• Instructions for the task:
Sort through the data and copy the lines holding the word "with".

=== Dataset extract ===

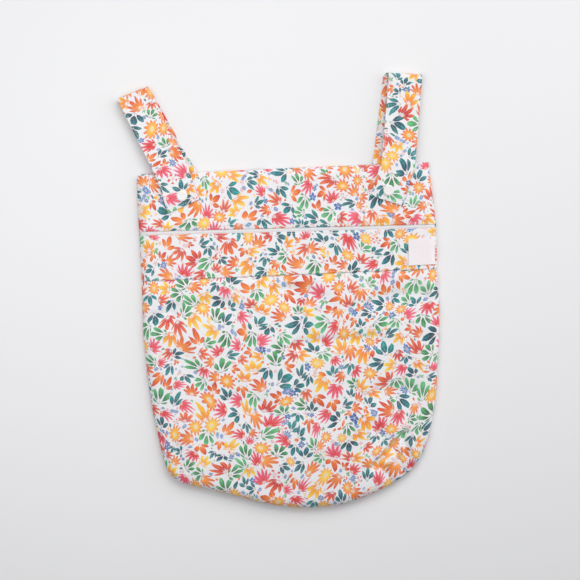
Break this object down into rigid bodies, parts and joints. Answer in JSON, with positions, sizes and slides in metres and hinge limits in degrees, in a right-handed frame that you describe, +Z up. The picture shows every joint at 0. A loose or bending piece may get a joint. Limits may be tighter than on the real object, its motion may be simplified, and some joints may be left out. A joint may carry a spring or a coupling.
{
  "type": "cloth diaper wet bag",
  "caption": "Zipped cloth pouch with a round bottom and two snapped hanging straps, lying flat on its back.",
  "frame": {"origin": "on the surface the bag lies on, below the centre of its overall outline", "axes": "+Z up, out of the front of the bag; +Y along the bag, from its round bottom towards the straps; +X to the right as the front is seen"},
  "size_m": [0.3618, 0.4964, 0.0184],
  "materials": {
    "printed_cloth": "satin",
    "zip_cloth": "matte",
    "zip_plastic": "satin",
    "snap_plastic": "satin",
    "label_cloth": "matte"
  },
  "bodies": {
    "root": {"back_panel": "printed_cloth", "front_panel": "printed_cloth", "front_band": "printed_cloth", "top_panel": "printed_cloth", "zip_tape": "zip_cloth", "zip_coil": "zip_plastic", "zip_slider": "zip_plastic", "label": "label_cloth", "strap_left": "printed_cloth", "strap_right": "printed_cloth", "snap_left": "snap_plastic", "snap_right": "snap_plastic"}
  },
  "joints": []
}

===

• Response:
Break this object down into rigid bodies, parts and joints. Answer in JSON, with positions, sizes and slides in metres and hinge limits in degrees, in a right-handed frame that you describe, +Z up. The picture shows every joint at 0. A loose or bending piece may get a joint. Limits may be tighter than on the real object, its motion may be simplified, and some joints may be left out. A joint may carry a spring or a coupling.
  "caption": "Zipped cloth pouch with a round bottom and two snapped hanging straps, lying flat on its back.",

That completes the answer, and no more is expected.